The report put together by Giovanni Fava, the Italian Socialist member of the European Parliament concluded that "in some cases, temporary secret detention facilities in European countries may have been located in US military bases."
This, of course, is not the only investigation to lay bare the deplorable conduct of several European governments, some of which even allowed their own citizens to be "lifted" by the CIA.
Following an investigation begun in November 2005 by Dick Marty, chairman of the Council of Europe's legal affairs and human rights committee, arguably the most authoritative human rights body in Europe, a report released last June confirms what was later reported by the European Parliament investigation.
In fact the Dick Marty report is even more critical of some European governments than that of the European Parliament.
The Marty report says that several states had allowed the CIA to snatch their own residents while others have offered extensive logistical support while many others simply turned a blind eye as the CIA continued with its dirty tricks.
Compare this European silence while basic human rights were being violated with the cacophonous protests over abductions in Sri Lanka and the condemnation of the Sri Lankan government for not investigating these abductions, disappearances and killings.
One of those criticised by the European Parliament report released last week is the then British minister for defence Geoffrey Hoon for what is called his "deplorable" lack of cooperation with the committee.
Hoon's uncooperative attitude is understandable in that Britain was one of the countries that allowed a substantial number of CIA flights to use its airspace and failed to assist British citizens who were abducted in other countries by US security agencies, probably to please the Bush administration to which Prime Minister Tony Blair was paying regular pooja.
In fact the authors of the report say they were outraged by the legal opinion offered by Michael Wood, British Foreign Office adviser "according to which receiving or possessing information extracted under torture, as long as there is no direct participation in the torture, is not prohibited."
Though torture itself is banned by the European Convention on Human Rights and the UN Conventions that followed, it is permissible to use information obtained from torture victims, according to British opinion.
So the British government's position appears to be that it will not participate in torture; if somebody else does it and passes on any information to the Brits, they'll gladly accept it, thank you very much.
This is the kind of hypocrisy the world is asked to swallow in the 21st century from those who have not only engaged in torture previously as in Northern Ireland and elsewhere in the days before and after empire, but have never stopped hectoring others on the need to observe human rights.
One of the sharpest criticisms levelled against the British government in the Dick Marty report of last year concerns information handed over that has led to residents and former residents being tortured.

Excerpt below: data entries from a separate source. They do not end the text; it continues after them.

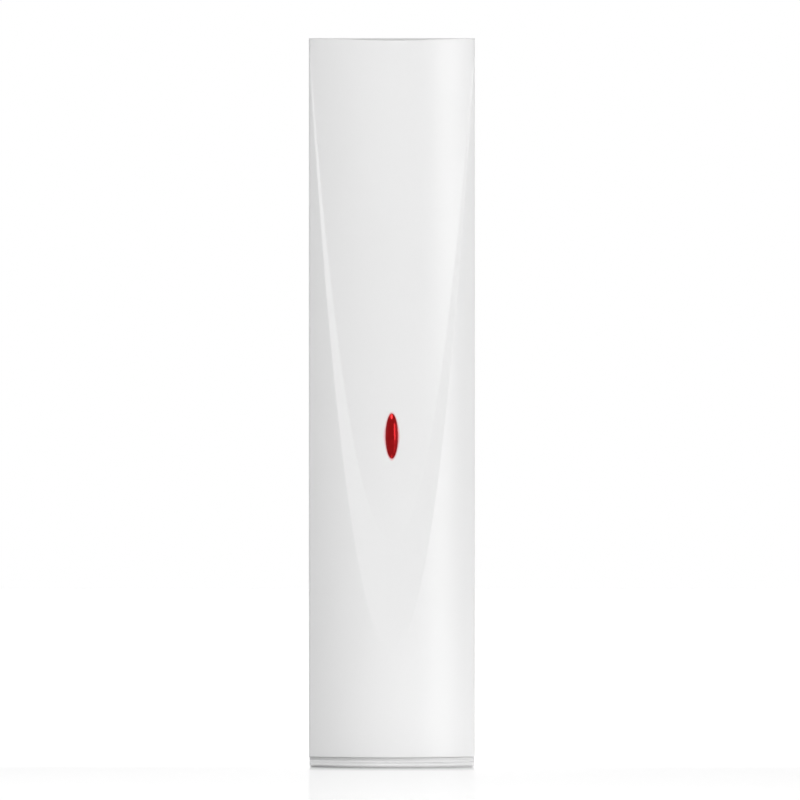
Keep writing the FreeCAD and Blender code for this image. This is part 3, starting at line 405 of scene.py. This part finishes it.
# Each metal's colour, its roughness, and how far apart and how high its grain is in millimetres
METALS = {
    # Tinned in a bath, so a soft and slightly warm grey
    "tinned_reed_wire": ("#C8C8C2", 0.28, 0.4, 0.001),
    # Drawn through a die, which leaves it bright, with a very fine grain
    "drawn_spring_wire": ("#BEBEBA", 0.22, 0.15, 0.0008),
    # Bent from brass and then tinned, so a little yellow comes through
    "tinned_brass_cage": ("#CFCDC4", 0.3, 0.3, 0.001),
    # Zinc plating, an even and slightly blue grey
    "zinc_plated_screw": ("#C9CBCD", 0.26, 0.2, 0.0015),
    # Deep-drawn nickel, clear and smooth
    "drawn_nickel_can": ("#C6C7C6", 0.24, 0.5, 0.0015),
    # Deep-drawn aluminium, cooler and softer than the nickel
    "drawn_aluminium_can": ("#BFC1C4", 0.3, 0.3, 0.0015),
    # A thin flash of gold, a warm and clear yellow
    "gold_flashed_pins": ("#D9B45B", 0.24, 0.3, 0.0008),
    # Solder that flowed and set, with a bright and slightly wavy skin
    "reflowed_solder": ("#B9BBBD", 0.22, 0.8, 0.002),
    # Tinned like the reeds' wire and a little brighter
    "tinned_copper_leads": ("#C9C9C4", 0.25, 0.4, 0.001),
}


def bright_metal(name):
    """Plated or drawn metal: a clean colour with a grain whose streaks catch the light."""
    code, roughness, grain_mm, height_mm = METALS[name]
    material, tree, shader, place = start_material(name, Metallic=1.0, Roughness=roughness)
    hue = linear(code)
    grain = mottle(tree, shader, place, shade(hue, 0.9), hue, grain_mm, height_mm, detail=3.0)
    sheen = add_node(
        tree,
        "ShaderNodeMapRange",
        {"From Min": 0.3, "From Max": 0.7, "To Min": roughness * 0.8, "To Max": roughness * 1.2},
        {"Value": grain},
    ).outputs["Result"]
    tree.links.new(sheen, shader.inputs["Roughness"])
    return material


def rolled_spring_steel(name):
    """Nickel-plated spring strip: fine rolling lines run up the leaf and stretch its highlight."""
    material, tree, shader, place = start_material(name, Metallic=1.0, Roughness=0.3)
    stretched = add_node(
        tree, "ShaderNodeMapping", {"Scale": (1.0, 1.0, 0.05)}, {"Vector": place}
    ).outputs["Vector"]
    hue = linear("#C9C8C2")
    mottle(tree, shader, stretched, shade(hue, 0.8), hue, spacing_mm=0.12, height_mm=0.003)
    return material


def shrunk_sleeve(name, hue, sleeve_low, sleeve_high):
    """A steel can in shrunk film: glossy film between its two ends, bare steel above and below it."""
    material, tree, shader, place = start_material(name, Roughness=0.25)
    bare_metal_beyond(tree, shader, place, "Z", sleeve_low, sleeve_high, hue, linear("#BDBDBA"))
    ripple(tree, shader, place, spacing_mm=3.0, height_mm=0.02, detail=1.0)
    return material


def enamelled_copper(name):
    """Enamelled copper wire: warm metal under a thin clear coat."""
    material, tree, shader, place = start_material(name, Metallic=1.0, Roughness=0.25, Coat_Weight=0.6)
    hue = linear("#B8683C")
    mottle(tree, shader, place, shade(hue, 0.85), hue, spacing_mm=0.5, height_mm=0.001, detail=1.0)
    return material


def moulded_epoxy(name):
    """Black epoxy of chips: matt and slightly speckled by its filler."""
    material, tree, shader, place = start_material(name, IOR=1.55, Roughness=0.6)
    dark, pale = linear("#1C1C1E"), linear("#2C2C2F")
    mottle(tree, shader, place, dark, pale, spacing_mm=0.1, height_mm=0.002)
    return material


def tinned_epoxy(name, body_low, body_high):
    """A moulded chip: matt black between two places across it, bright tinned leads past them."""
    material, tree, shader, place = start_material(name, IOR=1.55, Roughness=0.5)
    epoxy, tin = linear("#222224"), linear("#C4C5C4")
    bare_metal_beyond(tree, shader, place, "X", body_low, body_high, epoxy, tin)
    ripple(tree, shader, place, spacing_mm=0.1, height_mm=0.002, detail=2.0)
    return material


def fired_ceramic(name):
    """Fired ceramic of chip capacitors: a dull tan with darker specks."""
    material, tree, shader, place = start_material(name, IOR=1.7, Roughness=0.45)
    dark, pale = linear("#8A6B4A"), linear("#B8956A")
    mottle(tree, shader, place, dark, pale, spacing_mm=0.2, height_mm=0.003, detail=4.0)
    return material


def cast_resin(name):
    """Milky cast resin of the lamp: pale yellow, with light that sinks in below its glossy skin."""
    material, tree, shader, place = start_material(name, IOR=1.52, Roughness=0.2, Subsurface_Weight=0.3)
    dark, pale = linear("#F2EBC2"), linear("#FBF8E6")
    mottle(tree, shader, place, dark, pale, spacing_mm=0.6, height_mm=0.002)
    return material


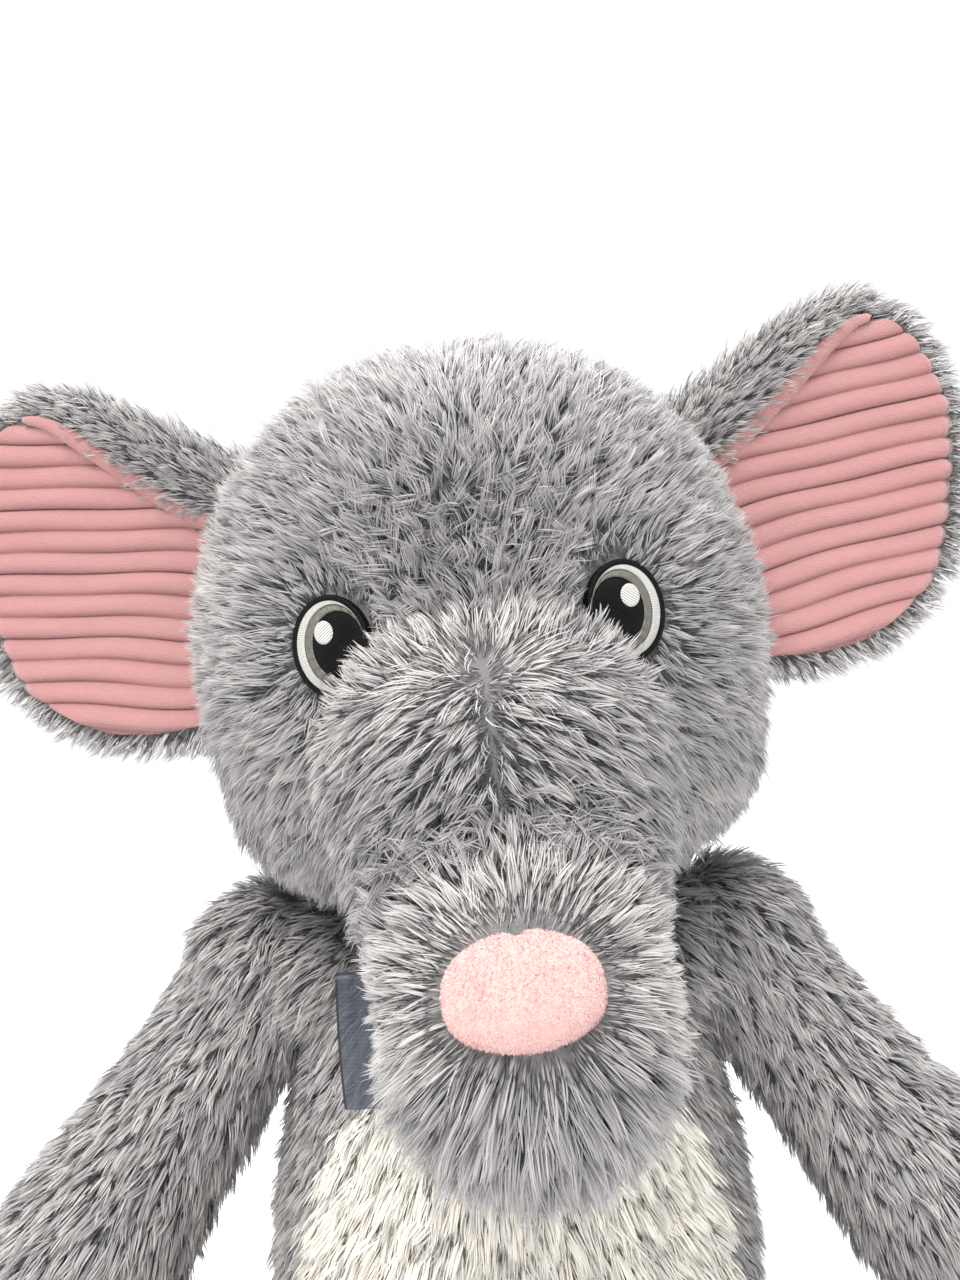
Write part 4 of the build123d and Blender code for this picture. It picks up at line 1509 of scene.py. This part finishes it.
# ------------------------------------------------------------------ torso
@dataclass(frozen=True)
class Torso:
    """The pear-shaped body with its cream belly, seat and care label."""
    bench: Bench
    profile: tuple = ((0, 0), (60, 0), (78, 0.2), (92, 10), (101, 26), (110, 46), (116, 68),
                      (120, 112), (116, 156), (109, 192), (103, 222), (96, 248), (87, 268),
                      (74, 283), (60, 292), (46, 296), (20, 297), (0, 297))
    belly_middle: float = 138.0
    belly_half: tuple[float, float] = (94.0, 118.0)
    shoulder: tuple[float, float, float] = (121, -7, 266)
    hip: tuple[float, float, float] = (84, -67, 58)
    label_up: float = 58.0
    label_out: float = 112.5        # where the label leaves the seam, from the middle
    label_long: float = 26.0
    label_turn: float = 25.0        # degrees behind the toy's left side
    shoulder_middle: tuple[float, float, float] = (84, -10, 262)
    shoulder_radii: tuple[float, float, float] = (44, 40, 36)

    def skin(self) -> Skin:
        """The body's cloth."""
        line = smooth_line(self.profile, 130)
        line[:, 1] = np.maximum(line[:, 1], 0.2)
        line[:, 0] = np.maximum(line[:, 0], 0)
        line[0, 0] = line[-1, 0] = 0
        line[:, 0] -= 0.8 * (line[:, 0] > 2)
        return turned_skin(line, Place(np.eye(3), np.zeros(3)), 168)

    def belly(self, points: Array) -> Array:
        """1 on the cream belly, 0 off it."""
        wobble = 3.0 * np.sin(points[:, 2] / 9.0) + 2.0 * np.sin(points[:, 2] / 4.0 + 1)
        far = np.hypot((np.abs(points[:, 0]) + wobble * 0.5) / self.belly_half[0],
                       (points[:, 2] - self.belly_middle) / self.belly_half[1])
        return np.where((far < 1) & (points[:, 1] < 0), 1.0, 0.0)

    @staticmethod
    def lie(points: Array, normals: Array) -> Array:
        """Down the body, a little outwards in front."""
        return np.stack([points[:, 0] / 170, 0 * points[:, 0], -1 + 0 * points[:, 0]], axis=1)

    def grey_keep(self, points: Array) -> Array:
        """Everywhere but the belly, the seat and the joints, sparser behind."""
        free = (1 - self.belly(points)) * ease(points[:, 2], 1.0, 3.0) * ease(-points[:, 2], -294, -288)
        for centre, radius in ((self.shoulder, 33), (self.hip, 50)):
            gap = np.stack([np.abs(points[:, 0]), points[:, 1], points[:, 2]], axis=1) - np.array(centre)
            free = free * ease(np.linalg.norm(gap, axis=1), radius - 3, radius)
        front = ease(-points[:, 1], -20, 30) * ease(points[:, 2], 120, 200)
        return free * (0.55 + 0.45 * front)

    def cream_keep(self, points: Array) -> Array:
        """Only the belly, denser above."""
        gap = np.stack([np.abs(points[:, 0]), points[:, 1], points[:, 2]], axis=1) - np.array(self.hip)
        leg = ease(np.linalg.norm(gap, axis=1), 47, 50)
        return self.belly(points) * leg * (0.6 + 0.4 * ease(points[:, 2], 120, 200))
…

The report mentions how information about a former London student, Benyam Mohammed, 27, is alleged to have been used during his torture in Morocco where he was taken after he was arrested in Pakistan.
Marty also points the finger at Romania and its involvement in the "rendition circuit" and how a CIA Boeing 737 which began its journey in Cyprus did the rounds. The plane and its CIA team on board travelled from Cyprus to Morocco to pick up Benyam Mohammed and take him to Afghanistan. The plane returned to Europe to render el-Masri the next day also to Afghanistan. It then transferred another suspect from Afghanistan to a secret detention place in Romania.
It would indeed be interesting to see what transpires when the European Parliament report goes before the assembly for a vote next month.